Non solo una vicinanza, ma una vera collaborazione con gli Stati Uniti, a cui venivano fornite informazioni interne delle Commissione Ue, da usare per contrastare la riforma europea della protezione dei dati. È la pesante accusa mossa dall’Ong Access (impegnata nella difesa della privacy degli utenti in rete) alla commissaria uscente per gli Affari interni candidata al portafoglio del Commercio nell’esecutivo Juncker, Cecilia Malmstrom e al suo staff. A motivare le accuse, una mail che il Dipartimento del Commercio statunitense avrebbe mandato all’organizzazione in seguito ad una richiesta di accesso ad una serie di documenti sulla riforma della protezione dei dati, inviata dall’Ong sia alla Commissione Ue sia ai dipartimenti di Stato, Giustizia e Commercio americani.
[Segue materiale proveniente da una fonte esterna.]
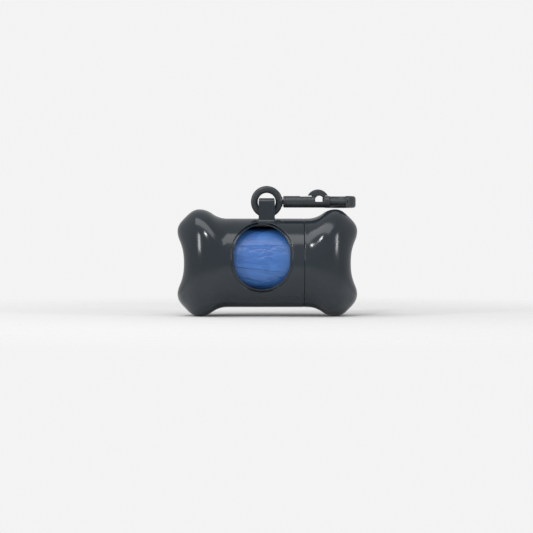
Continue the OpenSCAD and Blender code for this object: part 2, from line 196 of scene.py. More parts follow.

Nella mail, un messaggio interno tra membri dello staff del dipartimento del Commercio, si fa riferimento appunto a membri “del Gabinetto di Malmstrom (Dg Home)”, che forniscono indicazioni sui possibili tempi di approvazione della decisione e fanno sapere di non poter effettuare cambiamenti alla proposta in tempi brevi nonostante “abbiano preoccupazioni simili a quelle contenute nel nostro documento”. Secondo Access si fa riferimento ad un documento di lobby prodotto dall’amministrazione Obama per influenzare l’esito della riforma sul pacchetto protezione dati. “La Dg Home – continua la mail – è preoccupata che il capo dello staff di Barroso sia amichevole con lo staff di Reding”, la commissaria per la giustizia che ha portato avanti la riforma. Il messaggio di posta elettronica è datato 12 gennaio 2012: pochi giorni dopo, il 25 gennaio, la Commissione ufficializzò la proposta del pacchetto di riforma (che ora, dopo l’approvazione della plenaria è ancora in attesa del via libera del Consiglio).
Non solo dunque Malmstrom viene accusata di avere lavorato contro un’importante riforma europea, ma anche di averlo fatto per vicinanza con gli Stati Uniti, uno dei principali soggetti da cui l’Ue voleva tutelare i suoi cittadini dopo gli scandali sullo spionaggio Usa. Accuse che sarebbero pesanti per qualsiasi commissario ma tanto più lo sono per chi, come la svedese, è stata designata commissario al commercio internazionale e dovrebbe quindi gestire, proprio con gli Stati Uniti, la fondamentale partita dei negoziati sul Ttip, l’accordo di libero scambio Ue-Usa. Se risultassero credibili, insomma, le rivelazioni getterebbero un’ombra non da poco che potrebbe mettere a rischio la nomina di Malmstrom.
Il tema è stato sollevato anche nel corso dell’audizione della commissaria designata davanti ai membri della commissione Commercio internazionale del Parlamento europeo. “Ho letto le accuse e le respingo completamente”, si è difesa Malmstrom alla domanda di un deputato. “Ho sempre difeso la riforma europea sulla protezione dei dati, internamente ed esternamente”, ha assicurato, concludendo che le accuse: “Sono basate su malintesi o su bugie”.
La voglia di chiarezza però cresce e il gruppo dei Socialisti e democratici chiede che la commissaria designata chiarisca per iscritto sulle accuse secondo cui avrebbe lavorato per indebolire la posizione dell’Ue sulla protezione dati. “È un’accusa seria che, se provata come vera, solleverebbe domande significative sulla sua adeguatezza per negoziare il Ttip”, ha detto intervenendo in Aula durante l’audizione l’eurodeputato socialista David Martin, portavoce del gruppo sul commercio internazionale. “Il Parlamento – ha chiesto – ha bisogno di altre prove che queste accuse non sono vere”.